#### DIRECTIONS FOR THIS TASK:
Identify every line in the records below that contains the word "behind", and reproduce each one.
***** STORED DATA *****
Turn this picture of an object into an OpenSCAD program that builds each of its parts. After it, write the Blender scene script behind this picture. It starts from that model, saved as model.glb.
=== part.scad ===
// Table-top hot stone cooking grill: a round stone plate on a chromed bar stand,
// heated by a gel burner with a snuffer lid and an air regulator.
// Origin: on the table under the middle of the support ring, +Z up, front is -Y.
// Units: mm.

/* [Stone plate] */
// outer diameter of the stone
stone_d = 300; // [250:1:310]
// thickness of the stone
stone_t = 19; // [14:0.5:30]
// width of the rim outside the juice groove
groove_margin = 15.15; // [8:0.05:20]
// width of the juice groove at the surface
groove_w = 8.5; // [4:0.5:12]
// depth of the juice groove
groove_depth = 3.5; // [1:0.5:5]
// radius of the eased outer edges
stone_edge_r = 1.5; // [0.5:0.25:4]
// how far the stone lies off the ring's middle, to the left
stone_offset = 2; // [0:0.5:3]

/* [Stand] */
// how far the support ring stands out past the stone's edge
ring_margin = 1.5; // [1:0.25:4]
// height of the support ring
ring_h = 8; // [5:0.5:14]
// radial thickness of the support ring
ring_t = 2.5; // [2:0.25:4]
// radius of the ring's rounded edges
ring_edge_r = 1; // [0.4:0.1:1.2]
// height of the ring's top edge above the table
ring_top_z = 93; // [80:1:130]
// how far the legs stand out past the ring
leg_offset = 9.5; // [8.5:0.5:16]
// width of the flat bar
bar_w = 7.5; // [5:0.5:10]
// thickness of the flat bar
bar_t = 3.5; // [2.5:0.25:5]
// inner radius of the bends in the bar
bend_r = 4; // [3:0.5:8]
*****
***** STORED DATA *****
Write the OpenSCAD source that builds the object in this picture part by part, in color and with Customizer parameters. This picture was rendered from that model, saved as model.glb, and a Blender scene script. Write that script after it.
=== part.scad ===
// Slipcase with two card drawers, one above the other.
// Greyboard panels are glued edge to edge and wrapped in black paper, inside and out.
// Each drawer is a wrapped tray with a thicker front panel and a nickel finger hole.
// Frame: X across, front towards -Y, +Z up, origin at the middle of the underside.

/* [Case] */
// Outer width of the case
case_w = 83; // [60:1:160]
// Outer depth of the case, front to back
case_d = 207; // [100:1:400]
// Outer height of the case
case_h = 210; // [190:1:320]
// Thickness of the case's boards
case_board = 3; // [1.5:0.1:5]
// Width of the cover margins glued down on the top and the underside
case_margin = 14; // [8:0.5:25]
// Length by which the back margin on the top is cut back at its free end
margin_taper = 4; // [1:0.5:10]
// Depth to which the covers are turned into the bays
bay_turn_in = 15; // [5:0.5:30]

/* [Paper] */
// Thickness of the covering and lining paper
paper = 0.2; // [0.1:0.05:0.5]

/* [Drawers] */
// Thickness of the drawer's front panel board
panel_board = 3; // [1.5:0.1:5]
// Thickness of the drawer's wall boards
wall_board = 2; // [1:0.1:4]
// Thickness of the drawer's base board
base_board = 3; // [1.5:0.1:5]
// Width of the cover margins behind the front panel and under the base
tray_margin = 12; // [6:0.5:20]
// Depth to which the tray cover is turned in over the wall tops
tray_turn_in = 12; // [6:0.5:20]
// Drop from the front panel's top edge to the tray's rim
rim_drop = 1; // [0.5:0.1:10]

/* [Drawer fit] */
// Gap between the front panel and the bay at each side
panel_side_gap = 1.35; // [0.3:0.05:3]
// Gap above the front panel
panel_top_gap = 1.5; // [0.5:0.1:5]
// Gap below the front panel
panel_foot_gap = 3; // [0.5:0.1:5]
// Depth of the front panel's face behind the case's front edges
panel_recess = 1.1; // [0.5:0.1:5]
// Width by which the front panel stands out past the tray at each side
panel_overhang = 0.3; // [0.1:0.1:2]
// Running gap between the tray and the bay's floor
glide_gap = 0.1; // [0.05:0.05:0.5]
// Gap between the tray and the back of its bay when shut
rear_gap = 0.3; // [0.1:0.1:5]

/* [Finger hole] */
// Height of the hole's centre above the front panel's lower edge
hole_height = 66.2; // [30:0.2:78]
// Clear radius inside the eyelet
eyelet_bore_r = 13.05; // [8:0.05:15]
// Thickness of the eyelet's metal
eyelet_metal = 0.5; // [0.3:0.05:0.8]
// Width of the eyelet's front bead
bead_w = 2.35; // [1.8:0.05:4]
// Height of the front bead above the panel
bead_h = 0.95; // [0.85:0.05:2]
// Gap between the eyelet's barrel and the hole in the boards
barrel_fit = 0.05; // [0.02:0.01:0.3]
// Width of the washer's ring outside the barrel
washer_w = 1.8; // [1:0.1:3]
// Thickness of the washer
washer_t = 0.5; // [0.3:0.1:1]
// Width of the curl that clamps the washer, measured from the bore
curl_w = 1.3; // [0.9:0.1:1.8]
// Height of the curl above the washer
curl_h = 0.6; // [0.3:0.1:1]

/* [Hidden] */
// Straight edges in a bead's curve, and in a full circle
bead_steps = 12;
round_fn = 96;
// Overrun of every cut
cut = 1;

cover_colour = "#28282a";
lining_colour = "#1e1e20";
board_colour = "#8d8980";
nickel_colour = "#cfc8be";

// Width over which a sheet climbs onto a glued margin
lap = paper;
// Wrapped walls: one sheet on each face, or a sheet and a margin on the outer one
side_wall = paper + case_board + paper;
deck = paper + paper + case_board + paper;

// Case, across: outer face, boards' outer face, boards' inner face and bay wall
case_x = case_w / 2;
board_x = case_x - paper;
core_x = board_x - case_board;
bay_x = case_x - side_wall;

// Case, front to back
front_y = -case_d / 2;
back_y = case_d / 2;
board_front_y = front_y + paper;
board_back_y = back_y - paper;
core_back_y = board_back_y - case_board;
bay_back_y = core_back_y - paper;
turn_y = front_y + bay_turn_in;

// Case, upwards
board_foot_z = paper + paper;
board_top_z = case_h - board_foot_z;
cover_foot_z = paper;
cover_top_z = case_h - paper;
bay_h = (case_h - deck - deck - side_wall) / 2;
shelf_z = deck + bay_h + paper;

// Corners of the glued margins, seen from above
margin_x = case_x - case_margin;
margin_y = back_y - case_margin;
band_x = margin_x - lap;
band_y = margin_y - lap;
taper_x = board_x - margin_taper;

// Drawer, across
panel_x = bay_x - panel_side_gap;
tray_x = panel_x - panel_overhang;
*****
***** STORED DATA *****
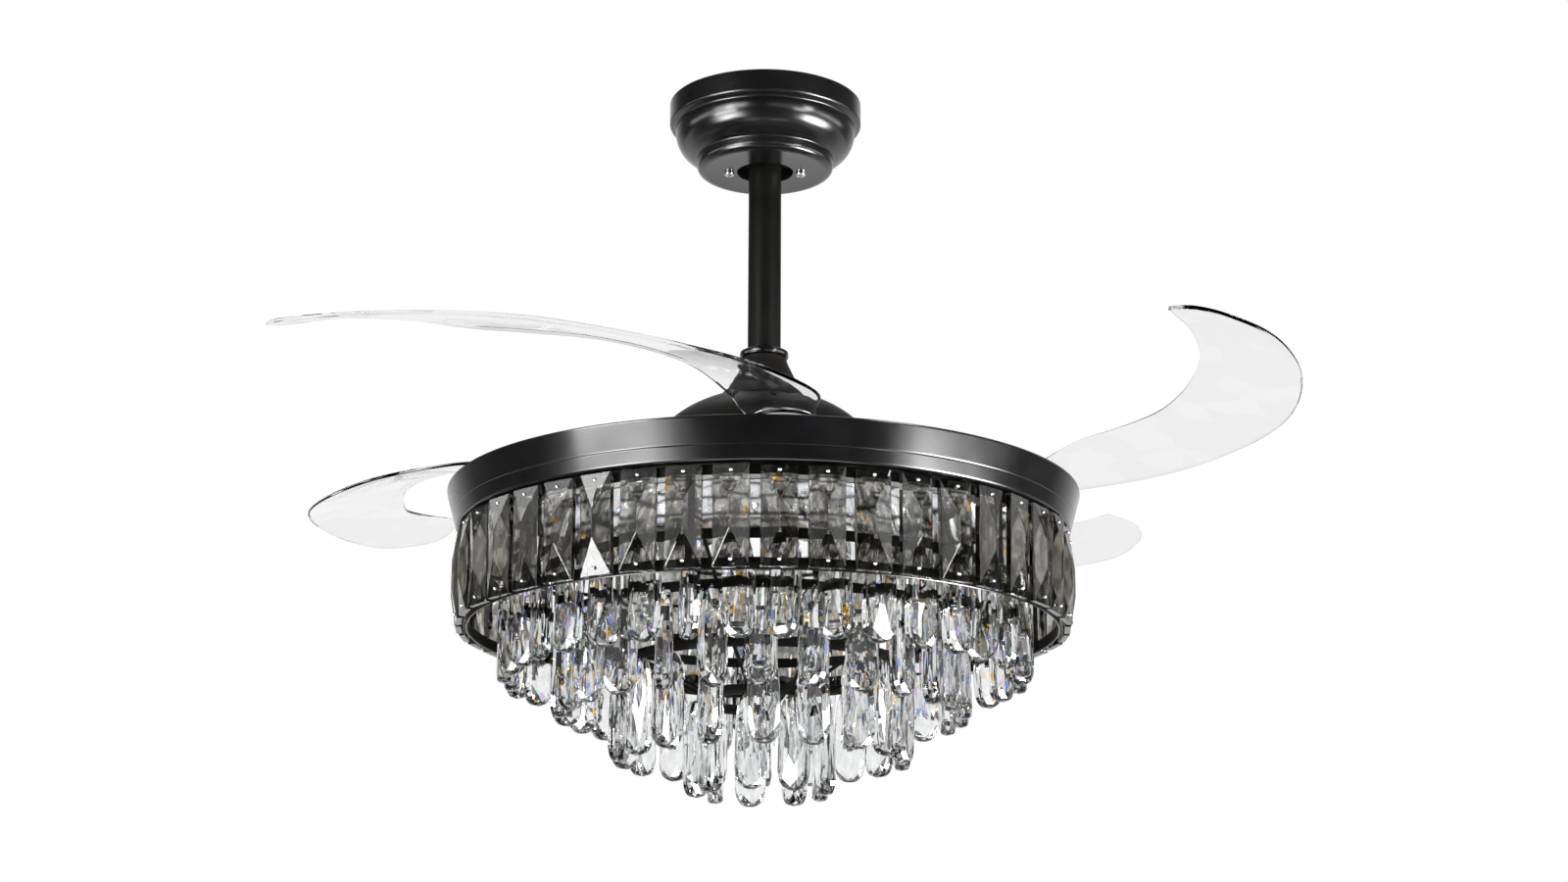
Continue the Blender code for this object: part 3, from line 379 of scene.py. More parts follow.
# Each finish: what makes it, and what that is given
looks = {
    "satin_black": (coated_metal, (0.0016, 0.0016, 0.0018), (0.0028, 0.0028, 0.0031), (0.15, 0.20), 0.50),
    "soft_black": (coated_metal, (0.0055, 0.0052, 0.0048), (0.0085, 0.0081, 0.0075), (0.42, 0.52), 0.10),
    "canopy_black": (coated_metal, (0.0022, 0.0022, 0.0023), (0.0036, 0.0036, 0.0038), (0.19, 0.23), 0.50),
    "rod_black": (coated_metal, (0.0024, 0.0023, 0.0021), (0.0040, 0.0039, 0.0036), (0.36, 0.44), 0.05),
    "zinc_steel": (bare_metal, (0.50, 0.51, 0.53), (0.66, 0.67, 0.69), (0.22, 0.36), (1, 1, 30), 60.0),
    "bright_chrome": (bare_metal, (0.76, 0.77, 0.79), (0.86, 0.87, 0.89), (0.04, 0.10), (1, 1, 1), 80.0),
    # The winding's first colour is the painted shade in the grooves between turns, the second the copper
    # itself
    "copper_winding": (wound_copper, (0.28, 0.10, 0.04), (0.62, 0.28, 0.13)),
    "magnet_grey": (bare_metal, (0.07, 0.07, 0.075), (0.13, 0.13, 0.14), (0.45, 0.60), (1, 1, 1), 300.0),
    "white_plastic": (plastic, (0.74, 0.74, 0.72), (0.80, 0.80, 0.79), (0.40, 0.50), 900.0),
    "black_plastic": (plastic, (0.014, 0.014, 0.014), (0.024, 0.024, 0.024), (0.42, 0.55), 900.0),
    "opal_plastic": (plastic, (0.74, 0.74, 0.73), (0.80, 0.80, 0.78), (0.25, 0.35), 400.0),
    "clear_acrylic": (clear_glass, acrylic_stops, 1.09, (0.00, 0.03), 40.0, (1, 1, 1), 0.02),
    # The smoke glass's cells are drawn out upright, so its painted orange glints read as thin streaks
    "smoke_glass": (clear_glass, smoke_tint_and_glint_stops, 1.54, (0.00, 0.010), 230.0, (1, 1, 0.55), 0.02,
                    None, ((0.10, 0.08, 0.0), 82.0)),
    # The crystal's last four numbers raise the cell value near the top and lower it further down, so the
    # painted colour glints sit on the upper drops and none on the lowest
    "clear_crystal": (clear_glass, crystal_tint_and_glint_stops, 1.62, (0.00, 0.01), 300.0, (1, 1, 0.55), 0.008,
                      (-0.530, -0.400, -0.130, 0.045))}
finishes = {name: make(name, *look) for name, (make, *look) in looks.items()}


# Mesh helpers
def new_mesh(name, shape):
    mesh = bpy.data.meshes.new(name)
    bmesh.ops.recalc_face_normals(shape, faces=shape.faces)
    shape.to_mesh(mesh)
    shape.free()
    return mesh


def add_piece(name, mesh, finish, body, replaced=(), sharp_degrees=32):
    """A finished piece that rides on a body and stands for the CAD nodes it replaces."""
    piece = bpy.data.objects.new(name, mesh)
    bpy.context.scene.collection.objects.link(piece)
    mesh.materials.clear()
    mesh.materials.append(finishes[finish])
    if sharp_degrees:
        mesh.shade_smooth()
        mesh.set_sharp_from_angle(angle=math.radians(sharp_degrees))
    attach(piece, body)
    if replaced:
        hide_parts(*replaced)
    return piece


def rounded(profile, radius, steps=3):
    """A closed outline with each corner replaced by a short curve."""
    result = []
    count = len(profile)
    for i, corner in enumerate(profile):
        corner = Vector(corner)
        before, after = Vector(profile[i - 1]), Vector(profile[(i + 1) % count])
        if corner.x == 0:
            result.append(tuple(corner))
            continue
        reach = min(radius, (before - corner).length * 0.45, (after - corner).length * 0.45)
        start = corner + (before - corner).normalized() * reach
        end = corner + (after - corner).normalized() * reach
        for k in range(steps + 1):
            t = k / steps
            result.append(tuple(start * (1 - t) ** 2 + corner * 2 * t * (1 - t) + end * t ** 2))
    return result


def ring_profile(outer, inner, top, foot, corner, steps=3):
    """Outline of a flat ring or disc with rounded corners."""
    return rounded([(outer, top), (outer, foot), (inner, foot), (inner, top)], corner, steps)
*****
#### COMPLETED TASK:
Turn this picture of an object into an OpenSCAD program that builds each of its parts. After it, write the Blender scene script behind this picture. It starts from that model, saved as model.glb.
// Width of the cover margins behind the front panel and under the base
// Depth of the front panel's face behind the case's front edges